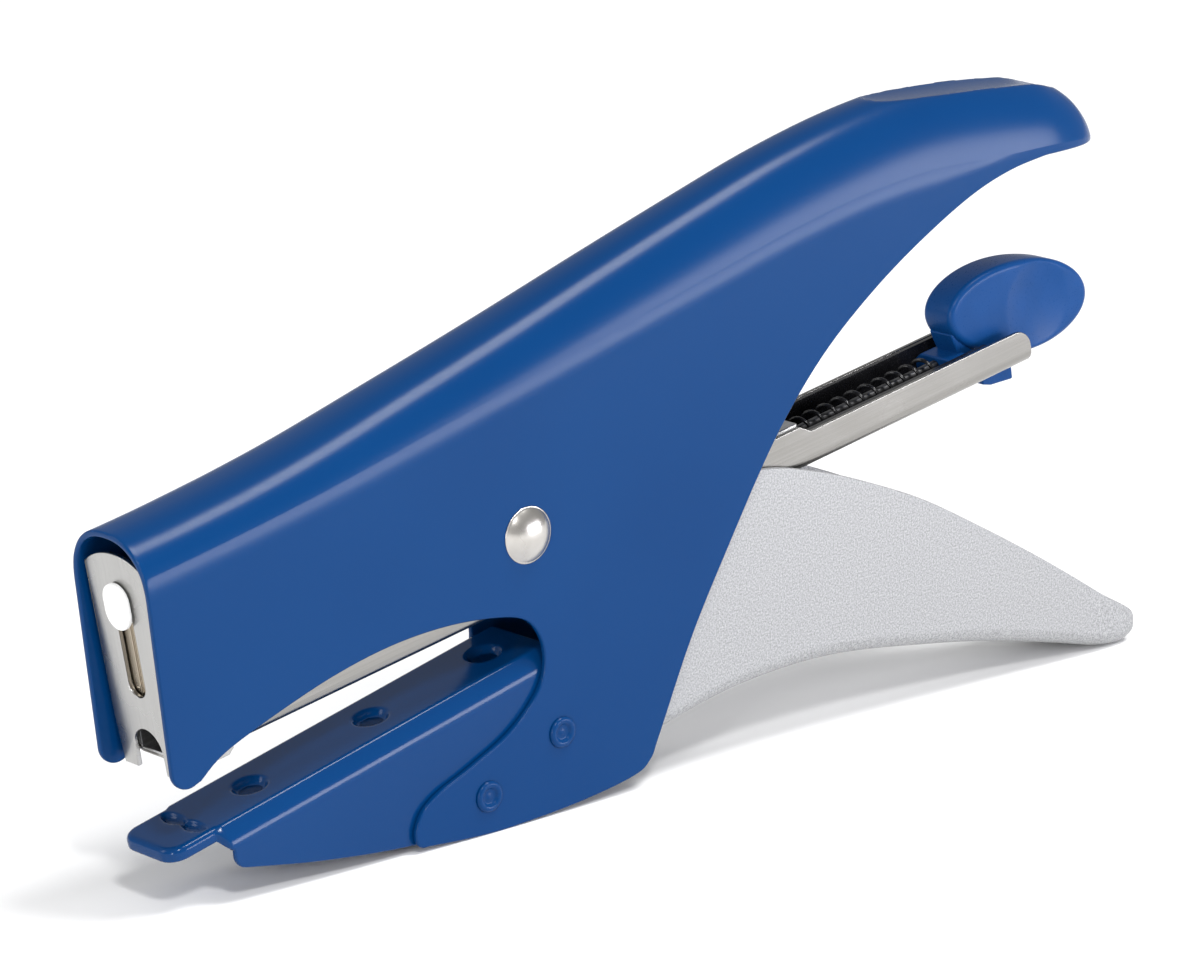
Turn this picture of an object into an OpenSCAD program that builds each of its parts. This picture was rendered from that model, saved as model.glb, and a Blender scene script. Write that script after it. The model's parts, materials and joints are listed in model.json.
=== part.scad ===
// Hand-operated stapling plier for flat 11.5 mm staples, at rest with its handles open.
// Millimetres. X runs from the nose to the handles, Z is up, the base stands on Z = 0.
// Most shapes are drawn about the axis of the main rivet and moved into place at the end.

/* [Overall] */
// Outside width of the pressed housing
housing_w = 18; // [16:0.5:22]
// Sheet thickness of the housing and the anvil arm
sheet_t = 1; // [0.8:0.1:1.4]
// Height of the main rivet above the base
pivot_h = 44.65; // [42:0.05:48]
// Distance from the main rivet forward to the nose edge, at the height of the rivet
nose_reach = 69.2; // [66:0.2:72]
// Distance the main rivet stands ahead of the middle of the length
pivot_ahead = 30.46; // [28:0.01:33]

/* [Main rivet] */
// Radius of the rivet shank
rivet_r = 2.5; // [2:0.1:3]
// Radius of the domed rivet head
rivet_head_r = 4.4; // [4:0.1:5]
// Height of the domed rivet head
rivet_head_h = 1.9; // [1:0.1:2.5]
// Running clearance round the shank, on the radius
run_gap = 0.05; // [0.02:0.01:0.1]

/* [Anvil arm] */
// Slope of the flat top of the anvil arm
anvil_ang = 13.1; // [12:0.1:15]
// Distance from the rivet axis down to the plane of the flat top
anvil_drop = 19.05; // [18:0.05:20]
// Half width of the flat top
anvil_flat = 5.9; // [4.5:0.1:6.5]
// Radius of the pressed dimples
dimple_r = 3; // [2:0.1:4]

/* [Magazine] */
// Slope of the magazine at rest
mag_ang = 9.8; // [8:0.1:12]
// Outside half width of the magazine channel
mag_half = 6.5; // [6:0.1:7]
// Sheet thickness of the magazine channel
mag_t = 0.7; // [0.5:0.1:1]
// Distance from the rivet axis down to the underside of the channel
mag_low = 11.9; // [11:0.1:13]
// Distance from the rivet axis back to the rear end of the channel
mag_rear = 107.6; // [100:0.1:115]
// Distance from the rivet axis forward to the face of the nose plate
nose_face = 66.8; // [66:0.1:68]

/* [Lever] */
// Outside half width of the lever
lever_half = 7.8; // [7.5:0.1:7.9]
// Sheet thickness of the lever
lever_t = 1; // [0.8:0.1:1.2]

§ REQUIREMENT
Each line of the listing above should be output exactly.

§ TASK SOLUTION
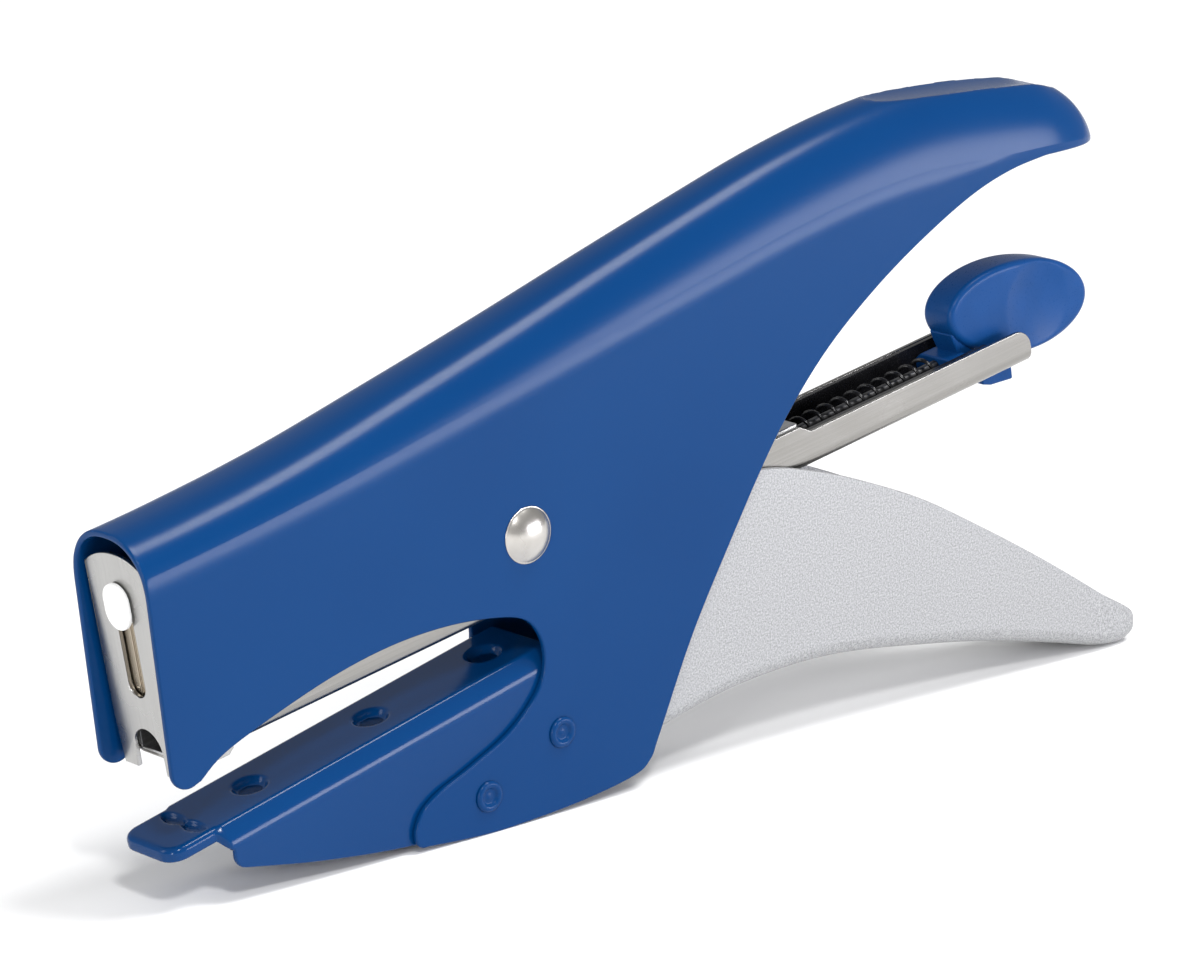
Turn this picture of an object into an OpenSCAD program that builds each of its parts. This picture was rendered from that model, saved as model.glb, and a Blender scene script. Write that script after it. The model's parts, materials and joints are listed in model.json.
=== part.scad ===
// Hand-operated stapling plier for flat 11.5 mm staples, at rest with its handles open.
// Millimetres. X runs from the nose to the handles, Z is up, the base stands on Z = 0.
// Most shapes are drawn about the axis of the main rivet and moved into place at the end.

/* [Overall] */
// Outside width of the pressed housing
housing_w = 18; // [16:0.5:22]
// Sheet thickness of the housing and the anvil arm
sheet_t = 1; // [0.8:0.1:1.4]
// Height of the main rivet above the base
pivot_h = 44.65; // [42:0.05:48]
// Distance from the main rivet forward to the nose edge, at the height of the rivet
nose_reach = 69.2; // [66:0.2:72]
// Distance the main rivet stands ahead of the middle of the length
pivot_ahead = 30.46; // [28:0.01:33]

/* [Main rivet] */
// Radius of the rivet shank
rivet_r = 2.5; // [2:0.1:3]
// Radius of the domed rivet head
rivet_head_r = 4.4; // [4:0.1:5]
// Height of the domed rivet head
rivet_head_h = 1.9; // [1:0.1:2.5]
// Running clearance round the shank, on the radius
run_gap = 0.05; // [0.02:0.01:0.1]

/* [Anvil arm] */
// Slope of the flat top of the anvil arm
anvil_ang = 13.1; // [12:0.1:15]
// Distance from the rivet axis down to the plane of the flat top
anvil_drop = 19.05; // [18:0.05:20]
// Half width of the flat top
anvil_flat = 5.9; // [4.5:0.1:6.5]
// Radius of the pressed dimples
dimple_r = 3; // [2:0.1:4]

/* [Magazine] */
// Slope of the magazine at rest
mag_ang = 9.8; // [8:0.1:12]
// Outside half width of the magazine channel
mag_half = 6.5; // [6:0.1:7]
// Sheet thickness of the magazine channel
mag_t = 0.7; // [0.5:0.1:1]
// Distance from the rivet axis down to the underside of the channel
mag_low = 11.9; // [11:0.1:13]
// Distance from the rivet axis back to the rear end of the channel
mag_rear = 107.6; // [100:0.1:115]
// Distance from the rivet axis forward to the face of the nose plate
nose_face = 66.8; // [66:0.1:68]

/* [Lever] */
// Outside half width of the lever
lever_half = 7.8; // [7.5:0.1:7.9]
// Sheet thickness of the lever
lever_t = 1; // [0.8:0.1:1.2]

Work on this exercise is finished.